Dans cette bataille des cardinaux, si l'on regarde les choses de près, le dernier mot semble donc bien revenir au cardinal Lustiger, qui freine autant qu'il le peut le retour aux formes traditionnelles, réclamé pourtant par ses fidèles. Pourquoi une telle faiblesse de la part du cardinal Médina ? Pourquoi les ordinations de la Fraternité Saint Pierre n'ont-elles pas pu avoir lieu à Paris ? Pourquoi ont-elles finalement trouvé refuge à l'abbaye de Fontgombault ? L'ancien Préfet de la Congrégation pour le culte divin est divisé en lui-même. Ses déclarations récentes sont contradictoires. Comment faire prévaloir un point de vue dont on n'est pas soi-même sûr ?
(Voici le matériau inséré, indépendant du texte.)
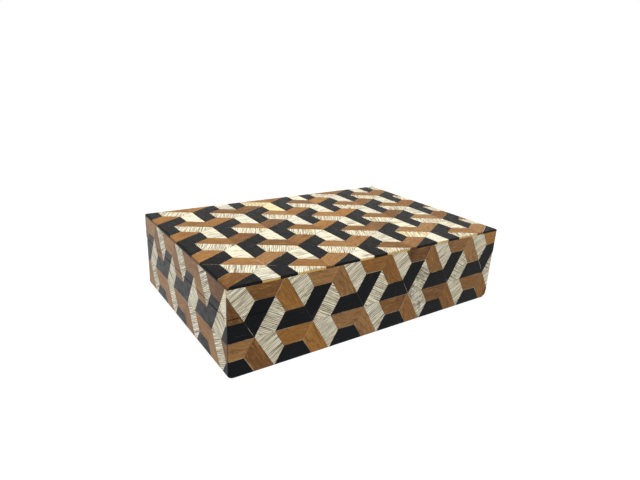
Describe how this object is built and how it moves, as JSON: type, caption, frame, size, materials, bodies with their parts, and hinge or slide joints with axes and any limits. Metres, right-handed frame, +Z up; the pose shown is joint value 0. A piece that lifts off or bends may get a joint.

Petite rétrospective : c'est le cardinal Médina qui est l'auteur d'un document publié le 5 novembre 1999, par la Congrégation dont il avait la charge, stipulant que le rite de Saint-Pie V n'avait plus aucune existence légale dans l'Eglise. Il prenait ainsi le contre-pied de la Bulle de Saint Pie V, Quo primum tempore, garantissant par avance à tout prêtre catholique le droit de célébrer la messe dans le rite qu'il venait de codifier. Et pourtant, quelques années plus tard, en 2001, le même cardinal, sans avoir fait aucune repentance, du moins à notre connaissance, affirmait au périodique américain The Latin Mass : « J'ai soigneusement étudié la question de l'abrogation du rite de Saint Pie V après le concile Vatican II. Sur la base de mes recherches, je ne puis conclure que le rite de Saint Pie V ait jamais été abrogé... » Pour gagner une prochaine bataille de cardinaux, il faut sans doute que le cardinal Médina étudie encore un peu plus, qu'il oublie ces formules alambiquées et parvienne à une position claire. A une véritable affirmation.